- [EXERCISE OBJECTIVE]
Print the first line of the material below and each line after it, exactly as written, ending with the line that contains "const weldDistance = 1e-4;".

- [DATA SHOWN]
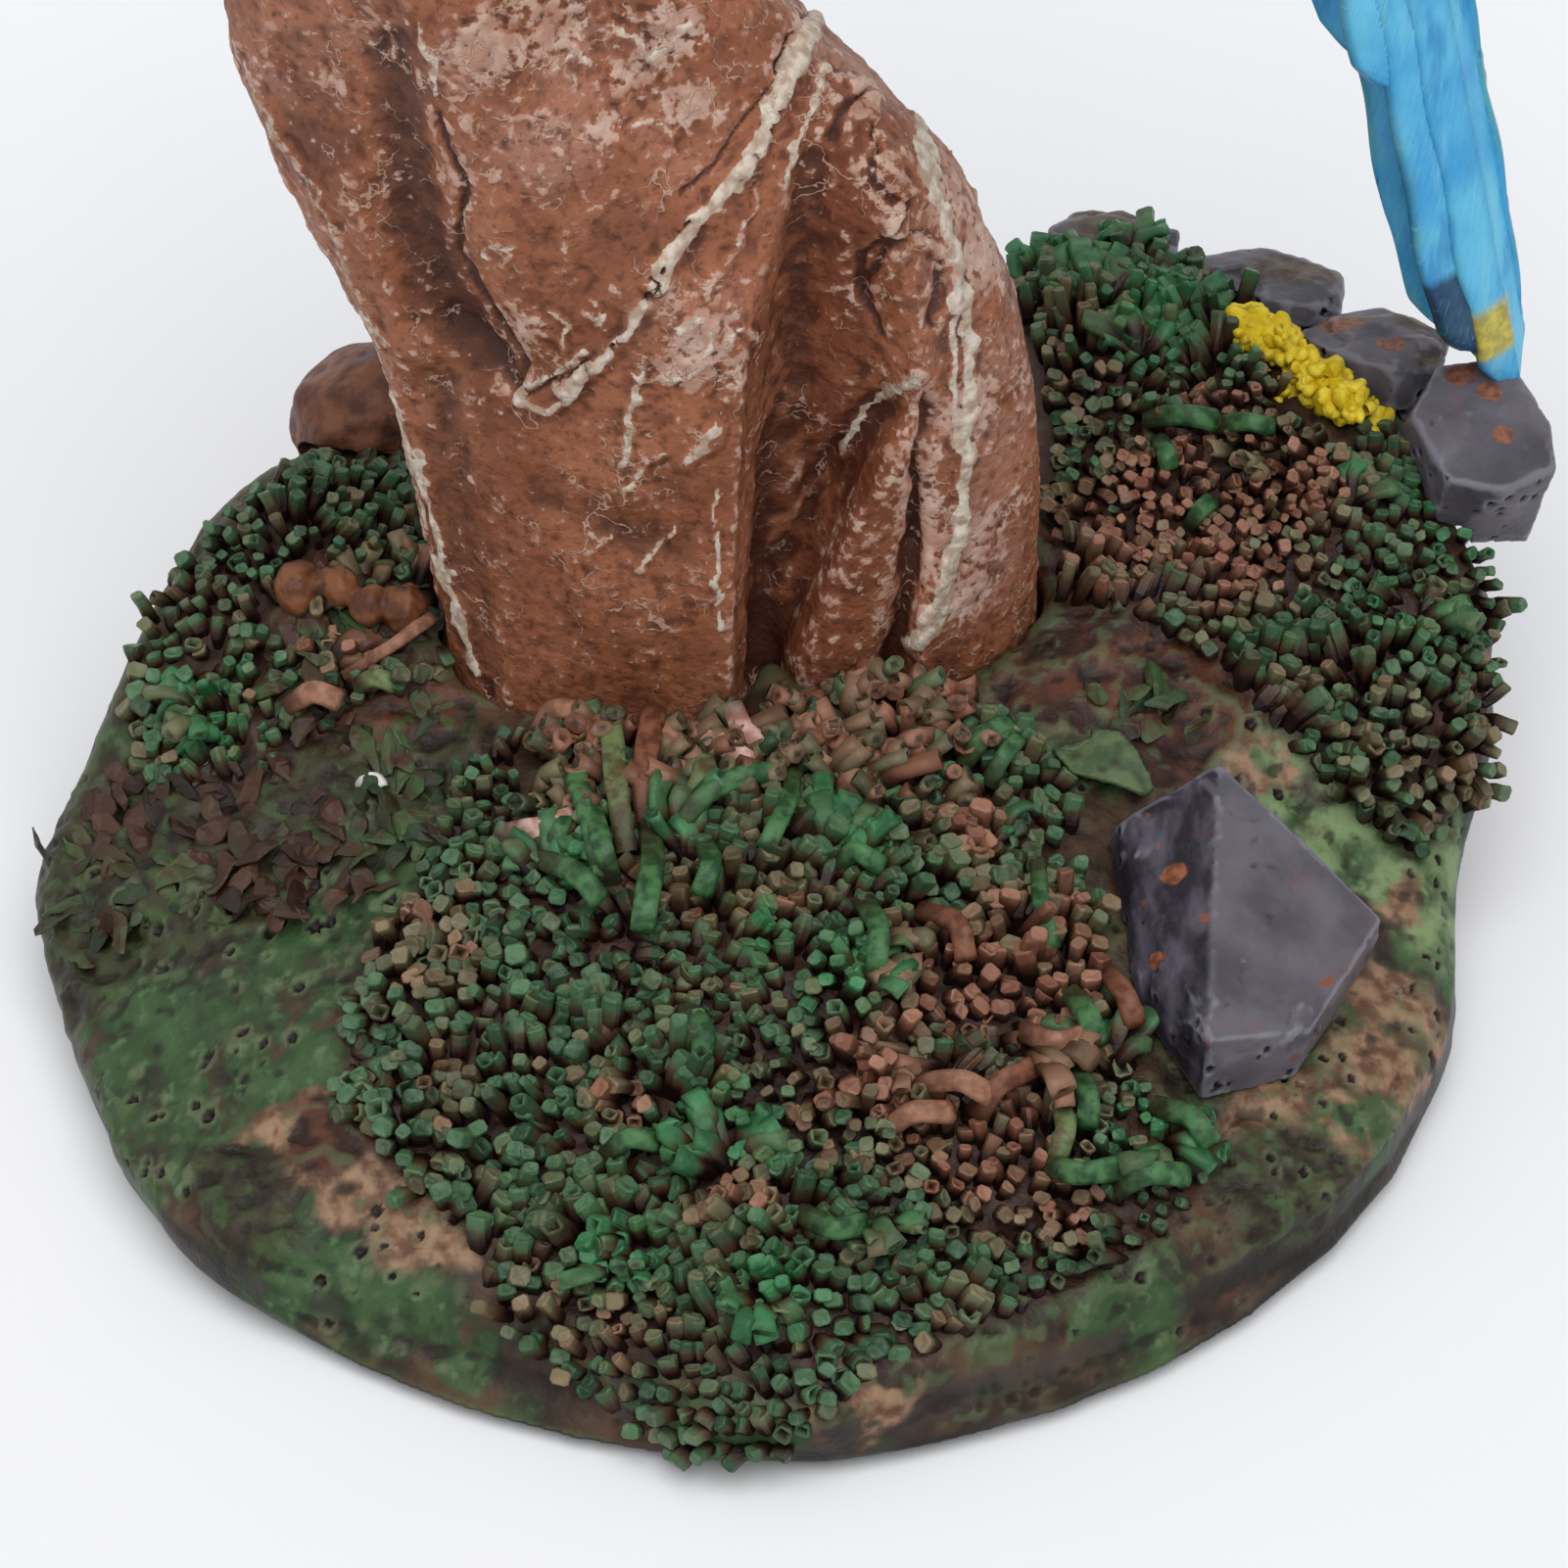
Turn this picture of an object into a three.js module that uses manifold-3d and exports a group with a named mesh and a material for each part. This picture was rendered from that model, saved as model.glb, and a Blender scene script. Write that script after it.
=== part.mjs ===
// A hand-painted cast-resin ornament: a blue-and-yellow macaw perched on a gnarled, hollow tree trunk, which
// stands in a round mound of moss and slate. Millimetres, +Z up. The origin is the middle of the felt's
// underside, -Y is the front, and the tail hangs on the +X side. The bird is built in a frame of its own,
// with +X the way that it faces, +Y its left side and the origin at its rump.
import * as THREE from 'three';
import { ConvexGeometry } from 'three/addons/geometries/ConvexGeometry.js';
import { mergeVertices } from 'three/addons/utils/BufferGeometryUtils.js';
import Module from 'manifold-3d';

// Clearance between pieces that are glued to each other, and the distance at which a mesh's corners are one
const seat = 0.3;
const weldDistance = 1e-4;

// Felt and mound: the tables go round from +X, or from the wall's foot to the mound's middle
const footRadius = 54.5;
const feltThickness = 1;
const feltInset = 2.5;
const moundHeight = 24;
const wallRound = 1.2;
const slopeCurve = 1.5;
const moundSides = 38;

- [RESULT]
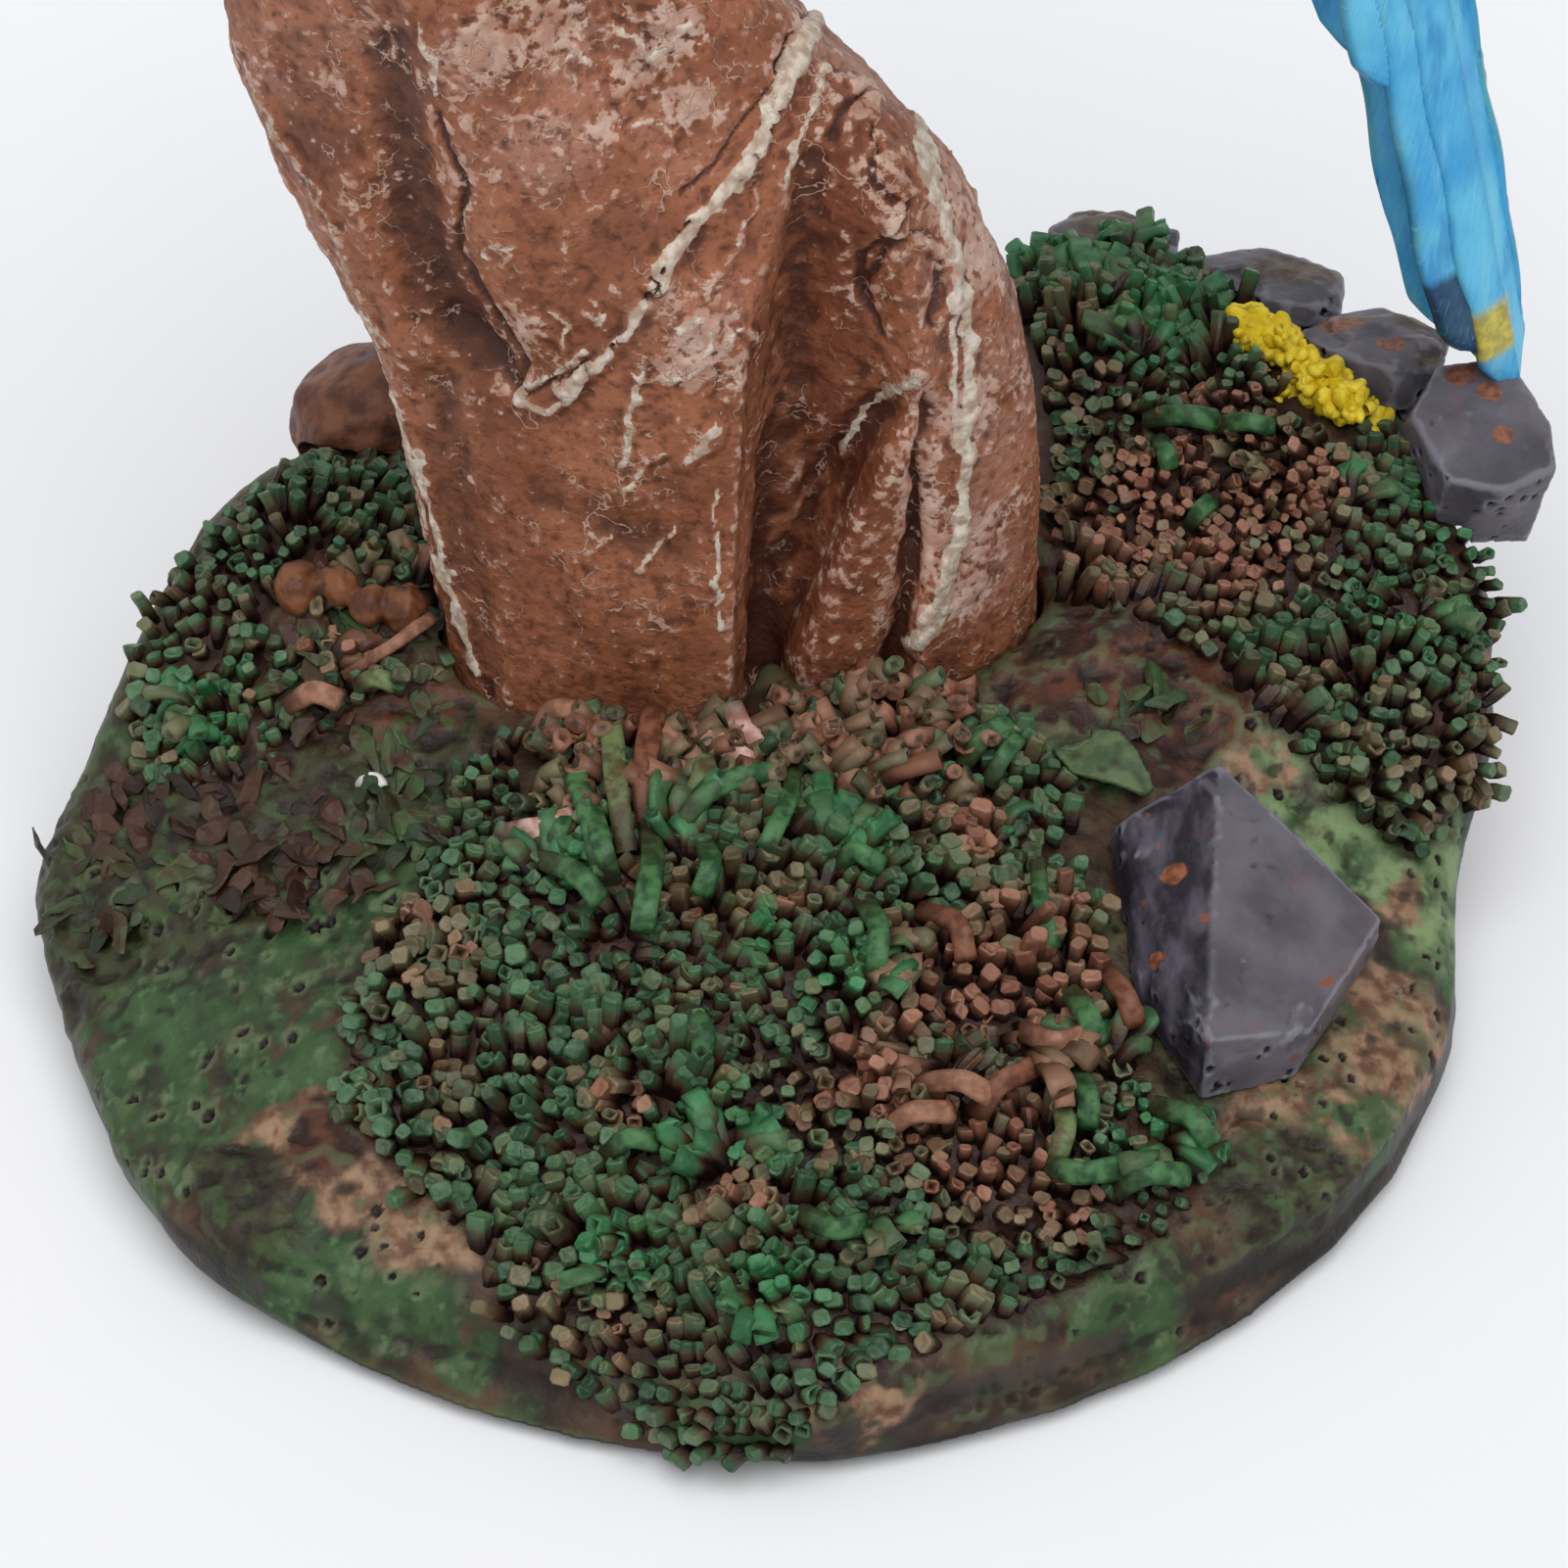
Turn this picture of an object into a three.js module that uses manifold-3d and exports a group with a named mesh and a material for each part. This picture was rendered from that model, saved as model.glb, and a Blender scene script. Write that script after it.
=== part.mjs ===
// A hand-painted cast-resin ornament: a blue-and-yellow macaw perched on a gnarled, hollow tree trunk, which
// stands in a round mound of moss and slate. Millimetres, +Z up. The origin is the middle of the felt's
// underside, -Y is the front, and the tail hangs on the +X side. The bird is built in a frame of its own,
// with +X the way that it faces, +Y its left side and the origin at its rump.
import * as THREE from 'three';
import { ConvexGeometry } from 'three/addons/geometries/ConvexGeometry.js';
import { mergeVertices } from 'three/addons/utils/BufferGeometryUtils.js';
import Module from 'manifold-3d';

// Clearance between pieces that are glued to each other, and the distance at which a mesh's corners are one
const seat = 0.3;
const weldDistance = 1e-4;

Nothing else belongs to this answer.